Ora, a prescindere dal fatto che vi sono altre sentenze che concludono in maniera radicalmente opposta, rispetto quanto sopra rappresentato, ed in particolare escludendo, proprio per il dato letterale, l’applicazione dei distanziometri alle scommesse (Sezione Sesta del Consiglio di Stato n. 841/2024, emessa il 26/1/2024 e resa nel giudizio RG 3926/2023 che correttamente ha concluso per la non applicazione alle sale scommesse del distanziometro della Provincia di Bolzano), qui quello che va rilevato è però altro.

I passaggi richiamati della sentenza in commento sembrerebbero palesare una presa di posizione della giurisprudenza rivoluzionaria.

Si palesa infatti una piena consapevolezza del fatto che il disturbo da gioco d’azzardo non abbia in astratto come marchio di fabbrica quello degli apparecchi e che se i provvedimenti limitati fossero applicabili ai soli apparecchi si porrebbero seri dubbi di costituzionalità.

Su questo la riflessione che va fatta è che tali dubbi di costituzionalità, sistematicamente denunziati nei numerosi contenziosi degli operatori avverso i provvedimenti limitativi focalizzati sui soli apparecchi, non siano stati ancora sottoposti in modo diretto con la cosiddetta Questione Territoriale dei distanziometri al giudizio della Corte Costituzionale.
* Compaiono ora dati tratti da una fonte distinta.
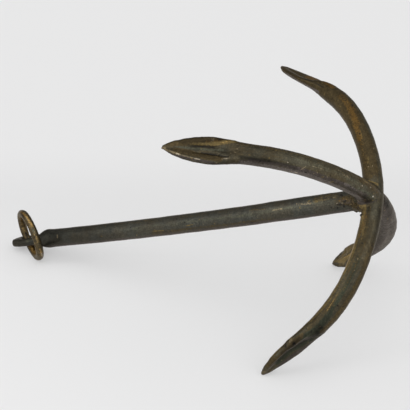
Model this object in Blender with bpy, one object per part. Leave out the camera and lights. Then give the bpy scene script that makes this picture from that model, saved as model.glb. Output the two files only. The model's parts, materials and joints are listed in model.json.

Chissà se tale presa di posizione innovativa della giurisprudenza, qui adottata (sia chiaro a parere di chi scrive in modo non condivisibile) solo per aggiungere limitazioni e non anche per cassare il provvedimento discriminatorio e miope rispetto all’obiettivo di contrastare il DGA, non sarà invece presa ad esempio, come dovrebbe, per rimettere al giudizio costituzionale le questioni non manifestamente infondate descritte anche nel libro richiamato in premessa.

Di tali riflessioni espresse dai Giudici, peraltro, dovrà tenersi conto nei giudizi che riguardano le limitazioni comunali di orari di funzionamento del gioco nella quasi totalità dei casi applicate ai soli apparecchi del territorio.

Conclusioni

Sono anni che si focalizzano le non manifeste violazioni dei principi costituzionali, a partire da quello della salute, sottesi alla presenza del gioco pubblico che riguardano i distanziometri espulsivi e le limitazioni asfissianti di orari.

Questa volta, in questo giudizio in commento va sottolineato che viene in rilievo una consapevolezza di tali aspetti anche da parte della giurisprudenza.

Solo che occorre fare un passo ulteriore: occorre che si comprenda che se è giusto considerare illegittimo un provvedimento di limitazione (di distanze o orari che siano) che si focalizza su un tipo di gioco e basta, la soluzione non è quella di applicare allora la stessa misura anche ad un (solo) altro tipo di gioco e basta.

E ciò perché:

  • di giochi ce ne sono tanti altri;
  • di canali distributivi ce ne sono due (territorio e web);
  • c’è sempre un’offerta di altri Paesi per i territori di confine;
  • c’è sempre l’offerta illegale pronta a contrabbandare prodotti alternativi;
  • la misura limitativa in sé prevista delle norme attuali, anche se applicata a tutti i giochi, non è idonea a dare i risultati sperati, anzi i numeri a posteriori come gli esperti in materia sanitaria dicono che le misure sono addirittura controproducenti;
  • per un serio contrasto al DGA occorrono invece strategie coordinate di prevenzione e cura anche con la collaborazione degli operatori e della tecnologia.

 

Per arrivare a queste consapevolezze, per arrivare a dare le giuste tutele, a livello legislativo il percorso si sta rivelando tanto complicato, come dimostrano le difficoltà del tavolo tecnico istituzionale all’uopo costituito per l’attuazione della Delega Fiscale.

Ma allora perché in sede giudiziale, raggiunta la consapevolezza di quanto oggi in commento, non si riesce ancora a fare il passaggio ulteriore di sottoporre una norma del territorio al giudizio della Corte Costituzionale?

La domanda si pone anche pensando alle possibilità di intervento, pure nelle corde delle Istituzioni che oggi stanno lavorando al tavolo tecnico, battendosi per una riforma realmente efficace, sostenibile e priva di contraddizioni, altri cortocircuiti.